Einer der beiden Schnabeligel ist in Berlin sogar bereits eine kleine Berühmtheit: Ende 2022 schlüpfte im Tierpark Berlin erstmals seit 115 Jahren ein Berliner Kurzschnabeligel aus dem Ei. Das kleine Männchen von damals heißt heute Murik und ist inzwischen in den Zoo Berlin gezogen. Gemeinsam mit dem Weibchen Amea, das an ihren orangeroten Stacheln zu erkennen ist, hat er sich bestens in seinem neuen Zuhause eingelebt. Mit etwas Glück lassen sich die beiden bei ihren Ausflügen im Nachttierhaus beobachten - oft schnüffelnd und scharrend, fast so, als wären sie tatsächlich auf der Suche nach funkelnden Schätzen.
Kurzschnabeligel - auch unter dem Namen „Ameisenigel“ bekannt - verfügen über elektroempfindliche Rezeptoren an der röhrenförmigen Nase, um Nahrung aufzuspüren.

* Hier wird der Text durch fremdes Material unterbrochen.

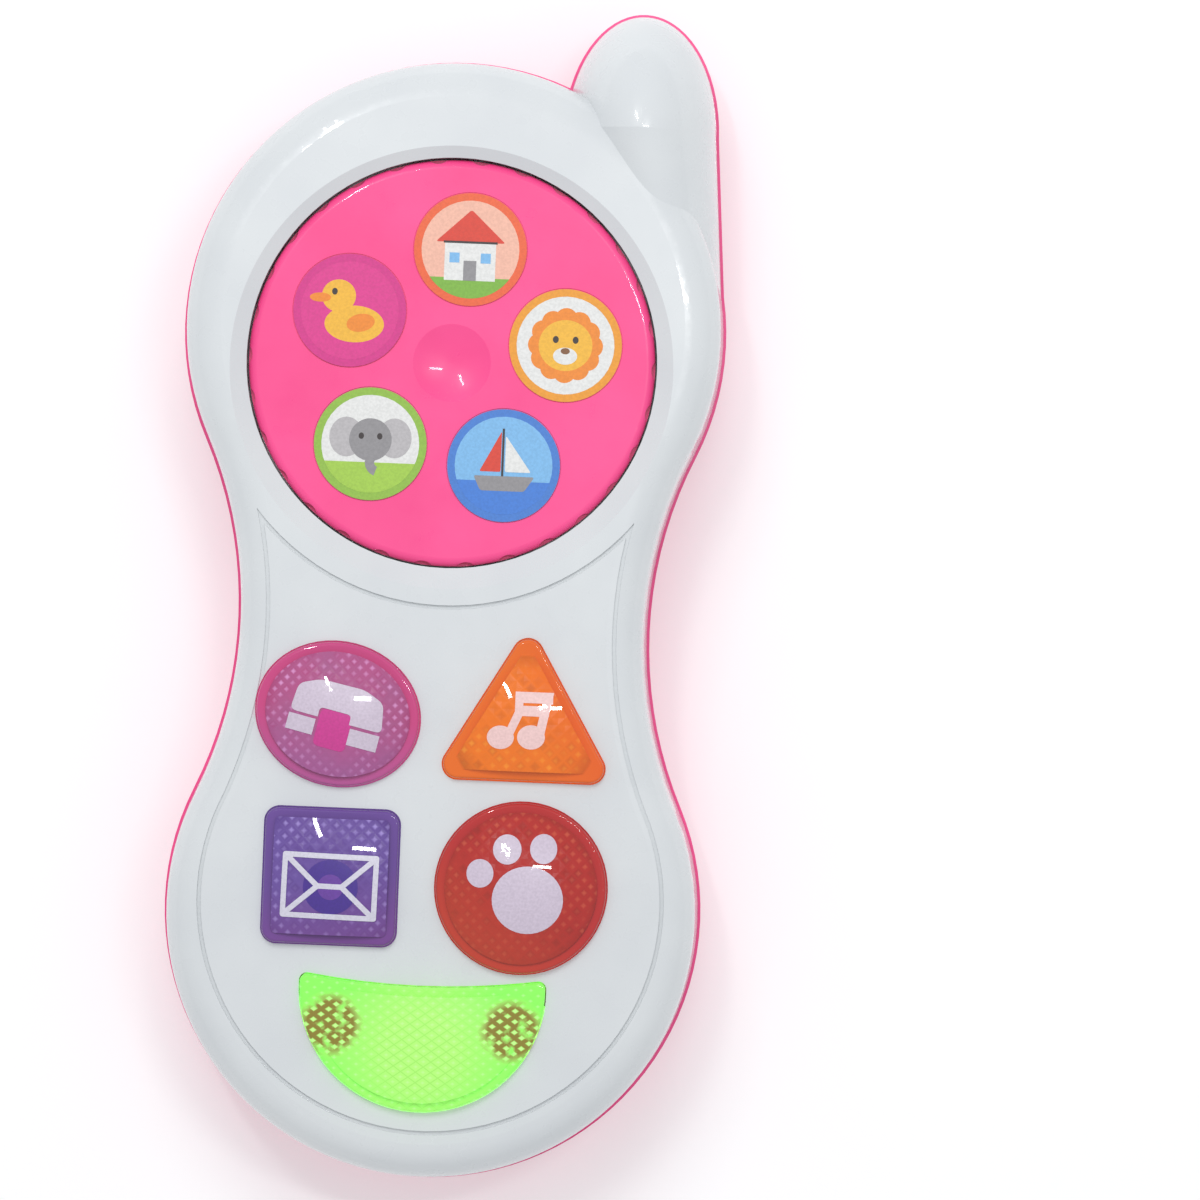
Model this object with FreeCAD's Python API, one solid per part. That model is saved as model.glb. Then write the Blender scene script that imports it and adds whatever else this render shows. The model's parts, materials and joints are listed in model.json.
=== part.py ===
import FreeCAD, Part
import math
import os

from FreeCAD import Vector

# Toy cell phone lying on its back, in millimetres.
# X is the width, +Y points to the antenna, +Z points out of the front face.
# The origin is the centre of the back's footprint, and the flat back is at z = 0.

# ---------------------------------------------------------------- driving dimensions

# Outline seen from the front: two circles joined by concave waist arcs.
HEAD_R = 38.4
FOOT_R = 38.0
HEAD_TO_FOOT = 82.6
WAIST_HALF = 29.1
REAR_PROUD = 0.4                # the rear casing stands out this much all round
FRONT_DRAFT = 0.053             # slope of the front casing's side wall

# Stub antenna, measured from the centre of the head.
LOBE_DX = 25.4
LOBE_DY = 29.3
LOBE_HALF_X = 10.8
LOBE_HALF_Y = 17.0
LOBE_HALF_UP = 18.0
LOBE_HALF_DOWN = 12.5
FAIRING_HALF_X = 5.4
FAIRING_SINK = 0.1
FAIRING_SHARE = 0.67            # height of the fairing's low end over that of the antenna

HEAD_Y = (HEAD_TO_FOOT + FOOT_R - LOBE_DY - LOBE_HALF_Y) / 2
FOOT_Y = HEAD_Y - HEAD_TO_FOOT

# Heights and walls.
PARTING_Z = 14.0
CROWN_Z = 31.0
CROWN_R = 1800.0                # radius of the gently domed front face
CROWN_Y = 10.0
FRONT_EDGE_R = 5.2
REAR_EDGE_R = 7.0
WALL = 2.0
LIP_HEIGHT = 1.5
LIP_GAP = 0.15
LIP_THICK = 1.0

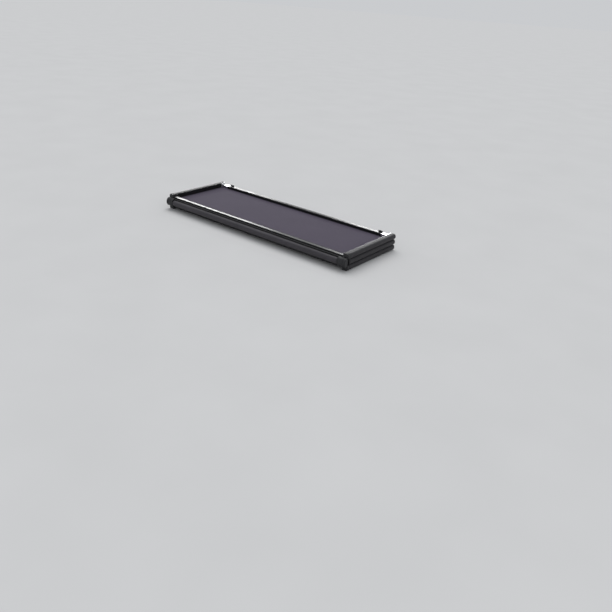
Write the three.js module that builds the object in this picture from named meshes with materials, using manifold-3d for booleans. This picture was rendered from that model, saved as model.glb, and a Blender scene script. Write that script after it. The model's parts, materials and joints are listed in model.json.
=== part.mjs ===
// Soft tri-fold tonneau cover, folded up at the cab end of a pickup bed.
// Millimetres. +X across the bed, +Y towards the cab, +Z up; origin at the middle of the stack's underside.
// The stack is the front panel, the rear panel on it, and the middle panel upside down on top.
// "fore" and "aft" name the edges of each panel as they lie when the cover is spread out.
import * as THREE from "three";
import { mergeVertices } from "three/addons/utils/BufferGeometryUtils.js";
import Module from "manifold-3d";

const wasm = await Module();
wasm.setup();

// ---- driving dimensions ----
const WIDTH = 1700; // across the bed, over the fabric
const PANEL_DEPTH = 560; // front and middle panel, along the bed
const REAR_DEPTH = 545; // rear panel, shorter so that its tail edge clears the double hinge
const FABRIC = 1.2;
const GAP = 0.3; // between pieces that touch
const RAIL_HEIGHT = 34;
const SIDE_RAIL_WIDTH = 40;
const CROSS_RAIL_WIDTH = 30;
const CROSS_RAIL_HEIGHT = 20; // against the fabric, short of the side rails' underside
const RAIL_CORNER_RADIUS = 2;
const WALL = 1.8; // extrusion wall
const EDGE_RADIUS = 15.5; // fabric round the outside of a side rail
const WRAP_RETURN = 36; // how far the fabric returns under a side rail
const STACK_GAP = 1.5;
const CORNER_LENGTH = 42;
const CORNER_FACE = 20; // length of a hinged corner that the fabric leaves bare
const CORNER_FACE_RADIUS = 12;
const POCKET_DEPTH = 7; // pockets between the ribs of a bare corner
const POCKET_SHARE = 0.72; // of the triangle between two ribs
const POCKET_RIM = [4, 1.5]; // rim round the pockets, across and along the bed
const PLATE_LENGTH = 100; // bright end plates of the middle panel's aft rail
const PLATE_LAP = 5; // of an end plate into its corner

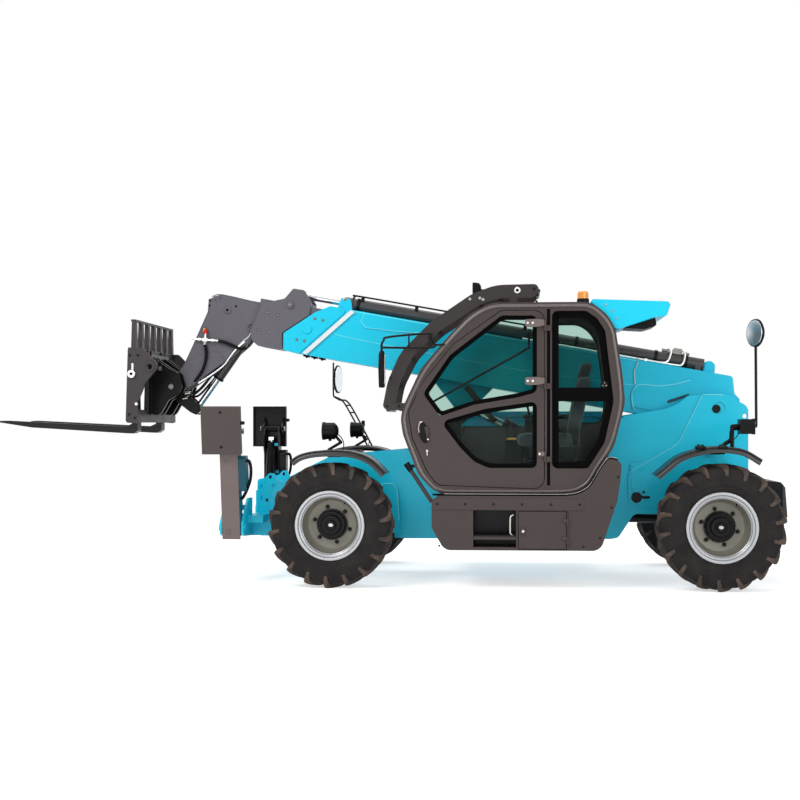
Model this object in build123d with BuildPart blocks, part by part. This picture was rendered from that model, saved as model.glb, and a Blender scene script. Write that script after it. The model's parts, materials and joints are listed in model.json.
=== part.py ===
"""Telehandler: a four-wheel-steer machine with a three-section boom, side cab and stabilisers.

Units are millimetres. +Z is up, the forks point to -X, and the cab is on the -Y side.
Every X passed to the helpers below is measured back from the front axle line, which
stands at FRONT_AXLE_X in the part's own frame. Boom sizes are given along and across the
boom from its pivot and turned into machine coordinates by on_boom().
"""
import os
from math import acos, cos, radians, sin, tan

from build123d import *

# ---------------------------------------------------------------- overall places
FRONT_AXLE_X = -355.0
WHEELBASE = 3100.0
AXLE_Z = 503.6
WHEEL_Y = 985.0
KINGPIN_Y = 850.0

# ---------------------------------------------------------------- wheels
TYRE_RADIUS = 505.0
TREAD_RADIUS = 476.0
RIM_FLANGE_RADIUS = 280.0
BEAD_SEAT_RADIUS = 258.0
RIM_DISC_OFFSET = -50.0
HUB_RADIUS = 122.0
SPINDLE_RADIUS = 60.0
LUGS_PER_SIDE = 18
SEAT_GAP = 0.3
RUNNING_GAP = 0.05

# ---------------------------------------------------------------- chassis
PLATE_INNER_Y = 300.0
PLATE_THICKNESS = 30.0
PLATE_OUTER_Y = PLATE_INNER_Y + PLATE_THICKNESS
PIVOT_X = 3160.0
PIVOT_Z = 1445.0
PIVOT_PIN_RADIUS = 40.0
LIFT_BASE_X = 2500.0
LIFT_BASE_Z = 700.0
LIFT_PIN_RADIUS = 40.0
MOUNT_FRONT_X = -741.0
TAIL_X = WHEELBASE + 324.0
COUNTERWEIGHT_HALF_WIDTH = 620.0
STEER_SWEEP_RADIUS = 602.0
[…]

Gemeinsam mit dem Schnabeltier gehören sie zu den sogenannten Monotrematen - den einzigen Säugetieren der Welt, die Eier legen. „Die Monotrematen sind eine sehr urtümliche Gruppe der Säugetiere, die es bereits zu Zeiten der Dinosaurier gab“, erklärt Zoo- und Tierparkdirektor Dr. Andreas Knieriem. „Mit diesen Tieren haben wir in unserem Nachttierhaus nun quicklebendige Zeitzeugen der Evolution und eine echte zoologische Rarität. Dass es uns in Berlin gelungen ist, Nachwuchs großzuziehen, zeigt die fachliche Kompetenz und Leidenschaft, mit der unser Zoologie-Team bei der Sache ist.“
Denn ihr Fortpflanzungsverhalten ist außergewöhnlich: In einer Art Paarungspolonaise, auch als „echidna love train“ bekannt, folgen interessierte Männchen ihrer Herzensdame. Nach der Paarung legt das Weibchen ein weintraubengroßes Ei und verstaut es in einer temporären Bauchtasche. Zehn Tage später schlüpft das gummibärchengroße Jungtier, das sogenannte „Puggle“. Nach zwei Monaten wachsen erste Stacheln, woraufhin das Muttertier ihren pieksenden Nachwuchs in einer Höhle versteckt und dort regelmäßig säugt - direkt aus Milchfeldern im Fell, denn Zitzen besitzen Schnabeligel nicht.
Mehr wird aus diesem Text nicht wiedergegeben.